• **Short task**: Write the material out again in full, exactly.

• **Data excerpt**:
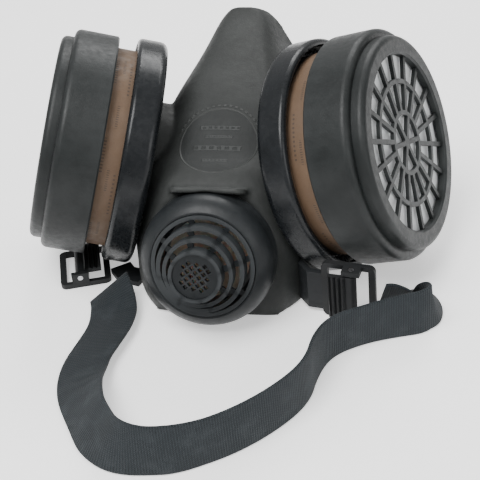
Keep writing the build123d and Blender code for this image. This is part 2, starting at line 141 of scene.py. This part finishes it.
# ---------------------------------------------------------------- materials
class Finish:
    """Builds one procedural material, node by node."""

    def __init__(self, name, colour, roughness, specular=0.5):
        self.material = bpy.data.materials.new(name)
        self.material.use_nodes = True
        self.tree = self.material.node_tree
        self.shader = self.tree.nodes["Principled BSDF"]
        self.shader.inputs["Base Color"].default_value = (*colour, 1)
        self.shader.inputs["Roughness"].default_value = roughness
        self.shader.inputs["Specular IOR Level"].default_value = specular
        self.height = None
        self.where = self.node("ShaderNodeTexCoord").outputs["Object"]

    def node(self, kind, **settings):
        made = self.tree.nodes.new(kind)
        for key, value in settings.items():
            setattr(made, key, value)
        return made

    def link(self, out, into):
        self.tree.links.new(out, into)

    def noise(self, size, detail=4, rough=0.55, where=None, kind="FBM"):
        made = self.node("ShaderNodeTexNoise", noise_type=kind)
        made.inputs["Scale"].default_value = 1 / (size * MM)
        made.inputs["Detail"].default_value = detail
        made.inputs["Roughness"].default_value = rough
        self.link(where or self.where, made.inputs["Vector"])
        return made.outputs["Fac"]

    def ramp(self, value, low, high, to_low=0.0, to_high=1.0):
        made = self.node("ShaderNodeMapRange", interpolation_type="SMOOTHSTEP")
        for key, number in (("From Min", low), ("From Max", high), ("To Min", to_low), ("To Max", to_high)):
            made.inputs[key].default_value = number
        self.link(value, made.inputs["Value"])
        return made.outputs["Result"]

    def math(self, operation, a, b=0.0):
        made = self.node("ShaderNodeMath", operation=operation)
        for socket, value in zip(made.inputs, (a, b)):
            if isinstance(value, (int, float)):
                socket.default_value = value
            else:
                self.link(value, socket)
        return made.outputs["Value"]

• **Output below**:
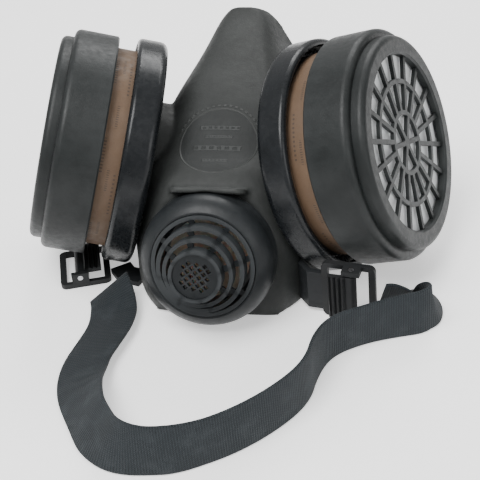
Keep writing the build123d and Blender code for this image. This is part 2, starting at line 141 of scene.py. This part finishes it.
# ---------------------------------------------------------------- materials
class Finish:
    """Builds one procedural material, node by node."""

    def __init__(self, name, colour, roughness, specular=0.5):
        self.material = bpy.data.materials.new(name)
        self.material.use_nodes = True
        self.tree = self.material.node_tree
        self.shader = self.tree.nodes["Principled BSDF"]
        self.shader.inputs["Base Color"].default_value = (*colour, 1)
        self.shader.inputs["Roughness"].default_value = roughness
        self.shader.inputs["Specular IOR Level"].default_value = specular
        self.height = None
        self.where = self.node("ShaderNodeTexCoord").outputs["Object"]

    def node(self, kind, **settings):
        made = self.tree.nodes.new(kind)
        for key, value in settings.items():
            setattr(made, key, value)
        return made

    def link(self, out, into):
        self.tree.links.new(out, into)

    def noise(self, size, detail=4, rough=0.55, where=None, kind="FBM"):
        made = self.node("ShaderNodeTexNoise", noise_type=kind)
        made.inputs["Scale"].default_value = 1 / (size * MM)
        made.inputs["Detail"].default_value = detail
        made.inputs["Roughness"].default_value = rough
        self.link(where or self.where, made.inputs["Vector"])
        return made.outputs["Fac"]

    def ramp(self, value, low, high, to_low=0.0, to_high=1.0):
        made = self.node("ShaderNodeMapRange", interpolation_type="SMOOTHSTEP")
        for key, number in (("From Min", low), ("From Max", high), ("To Min", to_low), ("To Max", to_high)):
            made.inputs[key].default_value = number
        self.link(value, made.inputs["Value"])
        return made.outputs["Result"]

    def math(self, operation, a, b=0.0):
        made = self.node("ShaderNodeMath", operation=operation)
        for socket, value in zip(made.inputs, (a, b)):
            if isinstance(value, (int, float)):
                socket.default_value = value
            else:
                self.link(value, socket)
        return made.outputs["Value"]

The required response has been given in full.